We can put part of the race issue to bed, finally. New Orleans will not, as some feared and others hoped, be a substantially different city racially in the post-K era. A trip to the big Lowe's store on Elysian Fields will prove that to you. The vast majority of people buying home improvement items in that store, one of the few big-box stores in the city, are African American, with some Latinos and Asians there as well (signs in the store are all bilingual). One of the few things on which I agree with Ray Nagin is that this is not about race, it's about class: the people who can't come back yet--primarily because there's been even less movement by government to jump-start the rental housing construction process, and existing rental property has been priced out of their range--are poor people.

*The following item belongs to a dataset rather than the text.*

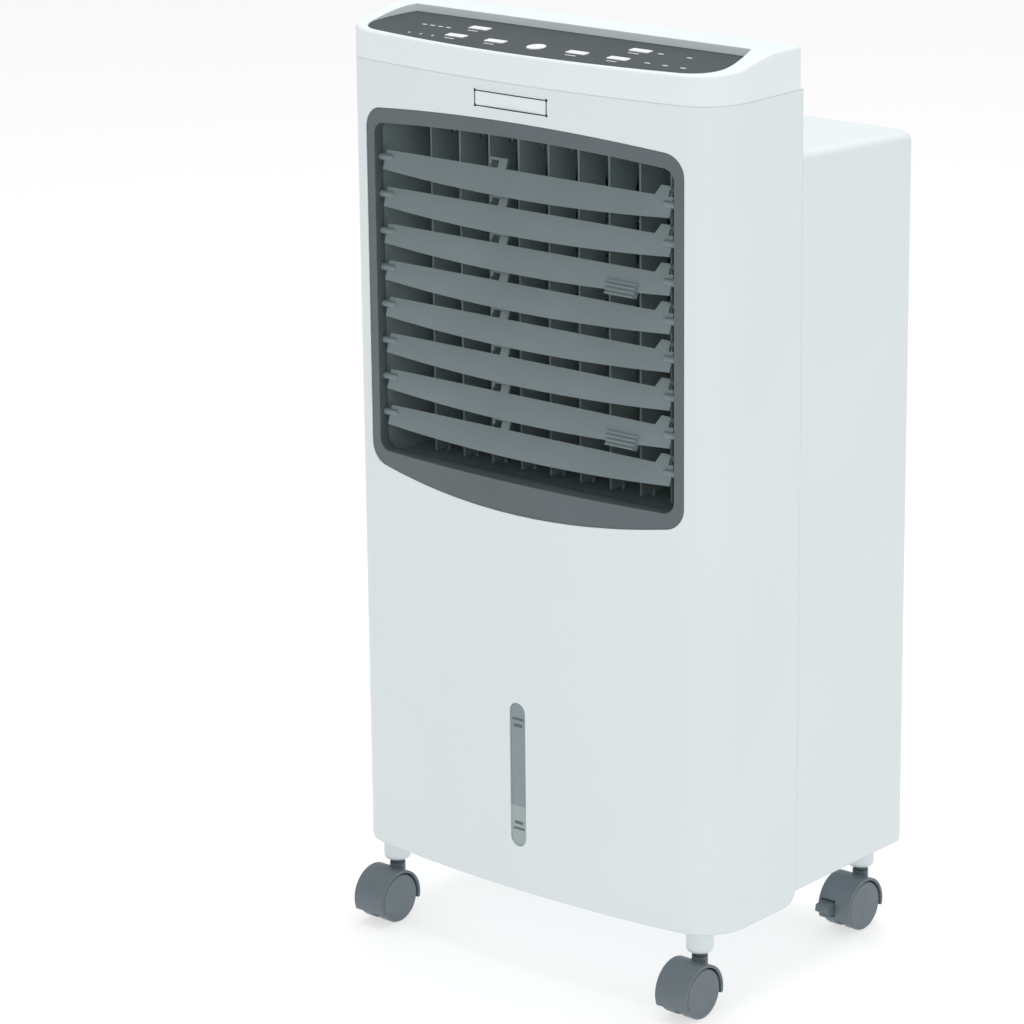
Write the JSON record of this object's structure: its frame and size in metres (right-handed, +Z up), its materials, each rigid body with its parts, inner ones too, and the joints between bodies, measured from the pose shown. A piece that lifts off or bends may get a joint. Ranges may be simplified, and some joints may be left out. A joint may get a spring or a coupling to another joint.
{
  "type": "tower evaporative cooler",
  "caption": "Tower evaporative cooler with bowed front, louvred outlet, touch keys, blower, pad, rear water drawer and swivel casters.",
  "frame": {"origin": "on the floor, under the middle of the whole object", "axes": "+Z up; the bowed front faces -Y; +X to the right of a person facing it"},
  "size_m": [0.344, 0.2578, 0.6923],
  "materials": {
    "white_body": "smooth satin white",
    "white_key": "smooth",
    "panel_grey": "fine satin",
    "bezel_grey": "fine satin",
    "louver_grey": "fine satin",
    "dark_inner": "matt",
    "window_clear": "polished",
    "caster_grey": "satin",
    "wheel_grey": "satin",
    "stem_steel": "zinc plated",
    "board_green": "lacquered",
    "motor_metal": "painted",
    "fan_grey": "matt",
    "pad_paper": "corrugated paper",
    "tank_grey": "satin",
    "hose_clear": "flexible",
    "screw_steel": "zinc plated"
  },
  "bodies": {
    "housing": {"front_housing": "white_body", "rear_housing": "white_body", "top_cover": "white_body", "control_overlay": "panel_grey", "control_board": "board_green", "grille_bezel": "bezel_grey", "vane_frame": "dark_inner", "swing_motor": "motor_metal", "level_window": "window_clear", "base_pan": "white_body", "caster_stems": "stem_steel", "cooling_pad": "pad_paper", "supply_hose": "hose_clear", "blower_casing": "dark_inner", "fan_motor": "motor_metal", "cord_gland": "dark_inner", "housing_screws": "screw_steel"},
    "key_1": {"key_1": "white_key"},
    "key_2": {"key_2": "white_key"},
    "key_3": {"key_3": "white_key"},
    "key_4": {"key_4": "white_key"},
    "key_5": {"key_5": "white_key"},
    "key_6": {"key_6": "white_key"},
    "key_7": {"key_7": "white_key"},
    "louver_1": {"louver_1": "louver_grey"},
    "louver_2": {"louver_2": "louver_grey"},
    "louver_3": {"louver_3": "louver_grey"},
    "louver_4": {"louver_4": "louver_grey"},
    "louver_5": {"louver_5": "louver_grey"},
    "louver_6": {"louver_6": "louver_grey"},
    "louver_7": {"louver_7": "louver_grey"},
    "louver_8": {"louver_8": "louver_grey"},
    "louver_link_upper": {"louver_link_upper": "louver_grey"},
    "louver_link_lower": {"louver_link_lower": "louver_grey"},
    "vane_1": {"vane_1": "dark_inner"},
    "vane_2": {"vane_2": "dark_inner"},
    "vane_3": {"vane_3": "dark_inner"},
    "vane_4": {"vane_4": "dark_inner"},
    "vane_5": {"vane_5": "dark_inner"},
    "vane_6": {"vane_6": "dark_inner"},
    "vane_7": {"vane_7": "dark_inner"},
    "vane_8": {"vane_8": "dark_inner"},
    "vane_9": {"vane_9": "dark_inner"},
    "vane_link": {"vane_link": "dark_inner"},
    "swing_crank": {"swing_crank": "dark_inner"},
    "caster_fl": {"caster_hood_fl": "caster_grey"},
    "wheels_fl": {"caster_wheels_fl": "wheel_grey"},
    "caster_fr": {"caster_hood_fr": "caster_grey"},
    "wheels_fr": {"caster_wheels_fr": "wheel_grey"},
    "caster_rl": {"caster_hood_rl": "caster_grey"},
    "wheels_rl": {"caster_wheels_rl": "wheel_grey"},
    "brake_rl": {"caster_brake_rl": "caster_grey"},
    "caster_rr": {"caster_hood_rr": "caster_grey"},
    "wheels_rr": {"caster_wheels_rr": "wheel_grey"},
    "brake_rr": {"caster_brake_rr": "caster_grey"},
    "rear_grille": {"rear_grille": "white_body"},
    "tank": {"water_tank": "tank_grey", "water_pump": "dark_inner"},
    "tank_latch": {"tank_latch": "white_key"},
    "fan_wheel": {"fan_wheel": "fan_grey"}
  },
  "joints": [
    {"name": "key_1_press", "type": "slide", "parent": "housing", "child": "key_1", "axis": [0, 0.0664, -0.9978], "range_m": [0, 0.0008], "stiffness_N_per_m": 600},
    {"name": "key_2_press", "type": "slide", "parent": "housing", "child": "key_2", "axis": [0, 0.0664, -0.9978], "range_m": [0, 0.0008], "stiffness_N_per_m": 600},
    {"name": "key_3_press", "type": "slide", "parent": "housing", "child": "key_3", "axis": [0, 0.0664, -0.9978], "range_m": [0, 0.0008], "stiffness_N_per_m": 600},
    {"name": "key_4_press", "type": "slide", "parent": "housing", "child": "key_4", "axis": [0, 0.0664, -0.9978], "range_m": [0, 0.0008], "stiffness_N_per_m": 600},
    {"name": "key_5_press", "type": "slide", "parent": "housing", "child": "key_5", "axis": [0, 0.0664, -0.9978], "range_m": [0, 0.0008], "stiffness_N_per_m": 600},
    {"name": "key_6_press", "type": "slide", "parent": "housing", "child": "key_6", "axis": [0, 0.0664, -0.9978], "range_m": [0, 0.0008], "stiffness_N_per_m": 600},
    {"name": "key_7_press", "type": "slide", "parent": "housing", "child": "key_7", "axis": [0, 0.0664, -0.9978], "range_m": [0, 0.0008], "stiffness_N_per_m": 600},
    {"name": "louver_1_tilt", "type": "hinge", "parent": "housing", "child": "louver_1", "pos_m": [0, -0.1076, 0.5913], "axis": [1, 0, 0], "range_deg": [-45, 10]},
    {"name": "louver_2_tilt", "type": "hinge", "parent": "housing", "child": "louver_2", "pos_m": [0, -0.1076, 0.56417], "axis": [1, 0, 0], "range_deg": [-45, 10]},
    {"name": "louver_3_tilt", "type": "hinge", "parent": "housing", "child": "louver_3", "pos_m": [0, -0.1076, 0.53704], "axis": [1, 0, 0], "range_deg": [-45, 10]},
    {"name": "louver_4_tilt", "type": "hinge", "parent": "housing", "child": "louver_4", "pos_m": [0, -0.1076, 0.50991], "axis": [1, 0, 0], "range_deg": [-45, 10]},
    {"name": "louver_5_tilt", "type": "hinge", "parent": "housing", "child": "louver_5", "pos_m": [0, -0.1076, 0.48278], "axis": [1, 0, 0], "range_deg": [-45, 10]},
    {"name": "louver_6_tilt", "type": "hinge", "parent": "housing", "child": "louver_6", "pos_m": [0, -0.1076, 0.45565], "axis": [1, 0, 0], "range_deg": [-45, 10]},
    {"name": "louver_7_tilt", "type": "hinge", "parent": "housing", "child": "louver_7", "pos_m": [0, -0.1076, 0.42852], "axis": [1, 0, 0], "range_deg": [-45, 10]},
    {"name": "louver_8_tilt", "type": "hinge", "parent": "housing", "child": "louver_8", "pos_m": [0, -0.1076, 0.40139], "axis": [1, 0, 0], "range_deg": [-45, 10]},
    {"name": "louver_link_upper_pivot", "type": "hinge", "parent": "louver_3", "child": "louver_link_upper", "pos_m": [0.1295, -0.10377, 0.54756], "axis": [1, 0, 0], "range_deg": [-10, 45]},
    {"name": "louver_link_lower_pivot", "type": "hinge", "parent": "louver_7", "child": "louver_link_lower", "pos_m": [0.1295, -0.10377, 0.43905], "axis": [1, 0, 0], "range_deg": [-10, 45]},
    {"name": "vane_1_swing", "type": "hinge", "parent": "housing", "child": "vane_1", "pos_m": [-0.11, -0.0681, 0.498], "axis": [0, 0, 1], "range_deg": [-30, 30]},
    {"name": "vane_2_swing", "type": "hinge", "parent": "housing", "child": "vane_2", "pos_m": [-0.0825, -0.0681, 0.498], "axis": [0, 0, 1], "range_deg": [-30, 30]},
    {"name": "vane_3_swing", "type": "hinge", "parent": "housing", "child": "vane_3", "pos_m": [-0.055, -0.0681, 0.498], "axis": [0, 0, 1], "range_deg": [-30, 30]},
    {"name": "vane_4_swing", "type": "hinge", "parent": "housing", "child": "vane_4", "pos_m": [-0.0275, -0.0681, 0.498], "axis": [0, 0, 1], "range_deg": [-30, 30]},
    {"name": "vane_5_swing", "type": "hinge", "parent": "housing", "child": "vane_5", "pos_m": [0, -0.0681, 0.498], "axis": [0, 0, 1], "range_deg": [-30, 30]},
    {"name": "vane_6_swing", "type": "hinge", "parent": "housing", "child": "vane_6", "pos_m": [0.0275, -0.0681, 0.498], "axis": [0, 0, 1], "range_deg": [-30, 30]},
    {"name": "vane_7_swing", "type": "hinge", "parent": "housing", "child": "vane_7", "pos_m": [0.055, -0.0681, 0.498], "axis": [0, 0, 1], "range_deg": [-30, 30]},
    {"name": "vane_8_swing", "type": "hinge", "parent": "housing", "child": "vane_8", "pos_m": [0.0825, -0.0681, 0.498], "axis": [0, 0, 1], "range_deg": [-30, 30]},
    {"name": "vane_9_swing", "type": "hinge", "parent": "housing", "child": "vane_9", "pos_m": [0.11, -0.0681, 0.498], "axis": [0, 0, 1], "range_deg": [-30, 30]},
    {"name": "vane_link_pivot", "type": "hinge", "parent": "vane_5", "child": "vane_link", "pos_m": [0, -0.0566, 0.6123], "axis": [0, 0, 1], "range_deg": [-30, 30]},
    {"name": "swing_crank_turn", "type": "hinge", "parent": "housing", "child": "swing_crank", "pos_m": [0.124, -0.0681, 0.625], "axis": [0, 0, 1], "range_deg": [-30, 30]},
    {"name": "caster_fl_swivel", "type": "hinge", "parent": "housing", "child": "caster_fl", "pos_m": [-0.1455, -0.0947, 0.042], "axis": [0, 0, 1], "continuous": true},
    {"name": "wheels_fl_roll", "type": "hinge", "parent": "caster_fl", "child": "wheels_fl", "pos_m": [-0.1455, -0.107, 0.0188], "axis": [1, 0, 0], "continuous": true},
    {"name": "caster_fr_swivel", "type": "hinge", "parent": "housing", "child": "caster_fr", "pos_m": [0.1455, -0.0947, 0.042], "axis": [0, 0, 1], "continuous": true},
    {"name": "wheels_fr_roll", "type": "hinge", "parent": "caster_fr", "child": "wheels_fr", "pos_m": [0.1455, -0.107, 0.0188], "axis": [1, 0, 0], "continuous": true},
    {"name": "caster_rl_swivel", "type": "hinge", "parent": "housing", "child": "caster_rl", "pos_m": [-0.137, 0.1131, 0.042], "axis": [0, 0, 1], "continuous": true},
    {"name": "wheels_rl_roll", "type": "hinge", "parent": "caster_rl", "child": "wheels_rl", "pos_m": [-0.137, 0.1008, 0.0188], "axis": [1, 0, 0], "continuous": true},
    {"name": "brake_rl_press", "type": "hinge", "parent": "caster_rl", "child": "brake_rl", "pos_m": [-0.1425, 0.08027, 0.01518], "axis": [-1, 0, 0], "range_deg": [0, 7]},
    {"name": "caster_rr_swivel", "type": "hinge", "parent": "housing", "child": "caster_rr", "pos_m": [0.137, 0.1131, 0.042], "axis": [0, 0, 1], "continuous": true},
    {"name": "wheels_rr_roll", "type": "hinge", "parent": "caster_rr", "child": "wheels_rr", "pos_m": [0.137, 0.1008, 0.0188], "axis": [1, 0, 0], "continuous": true},
    {"name": "brake_rr_press", "type": "hinge", "parent": "caster_rr", "child": "brake_rr", "pos_m": [0.1315, 0.08027, 0.01518], "axis": [-1, 0, 0], "range_deg": [0, 7]},
    {"name": "rear_grille_hinge", "type": "hinge", "parent": "housing", "child": "rear_grille", "pos_m": [0, 0.1237, 0.264], "axis": [-1, 0, 0], "range_deg": [0, 35]},
    {"name": "tank_slide", "type": "slide", "parent": "housing", "child": "tank", "axis": [0, 1, 0], "range_m": [0, 0.2]},
    {"name": "tank_latch_turn", "type": "hinge", "parent": "housing", "child": "tank_latch", "pos_m": [0, 0.1274, 0.229], "axis": [0, 1, 0], "range_deg": [0, 90]},
    {"name": "fan_wheel_spin", "type": "hinge", "parent": "housing", "child": "fan_wheel", "pos_m": [0, 0.0219, 0.498], "axis": [1, 0, 0], "continuous": true}
  ],
  "couplings": [
    {"joint": "louver_link_upper_pivot", "follows": "louver_3_tilt", "ratio": -1},
    {"joint": "louver_1_tilt", "follows": "louver_3_tilt", "ratio": 1},
    {"joint": "louver_2_tilt", "follows": "louver_3_tilt", "ratio": 1},
    {"joint": "louver_4_tilt", "follows": "louver_3_tilt", "ratio": 1},
    {"joint": "louver_link_lower_pivot", "follows": "louver_7_tilt", "ratio": -1},
    {"joint": "louver_5_tilt", "follows": "louver_7_tilt", "ratio": 1},
    {"joint": "louver_6_tilt", "follows": "louver_7_tilt", "ratio": 1},
    {"joint": "louver_8_tilt", "follows": "louver_7_tilt", "ratio": 1},
    {"joint": "vane_1_swing", "follows": "vane_5_swing", "ratio": 1},
    {"joint": "vane_2_swing", "follows": "vane_5_swing", "ratio": 1},
    {"joint": "vane_3_swing", "follows": "vane_5_swing", "ratio": 1},
    {"joint": "vane_4_swing", "follows": "vane_5_swing", "ratio": 1},
    {"joint": "vane_6_swing", "follows": "vane_5_swing", "ratio": 1},
    {"joint": "vane_7_swing", "follows": "vane_5_swing", "ratio": 1},
    {"joint": "vane_8_swing", "follows": "vane_5_swing", "ratio": 1},
    {"joint": "vane_9_swing", "follows": "vane_5_swing", "ratio": 1},
    {"joint": "vane_link_pivot", "follows": "vane_5_swing", "ratio": -1},
    {"joint": "swing_crank_turn", "follows": "vane_5_swing", "ratio": 1}
  ]
}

And there are plenty of businessmen and women who don't have such a rosy view of the immediate future, either. Despite the heartening news of big conventions coming to town starting in November, there are ripples of concern that some, or many, French Quarter business owners may not be able to hang on. The lingering fear: that coming in behind them will not be other small, idiosyncratic merchants (the Le Petit Soldier Shop on Royal is going away), but the Gap, Old Navy, and Restoration Hardware--the usual suspects of Ye Olde Character-Filled Part of Towne.
But Friday afternoon, with the train's whistle playing counterpoint to the riverboat's calliope, it was very, very hard to think of any other place I'd rather be.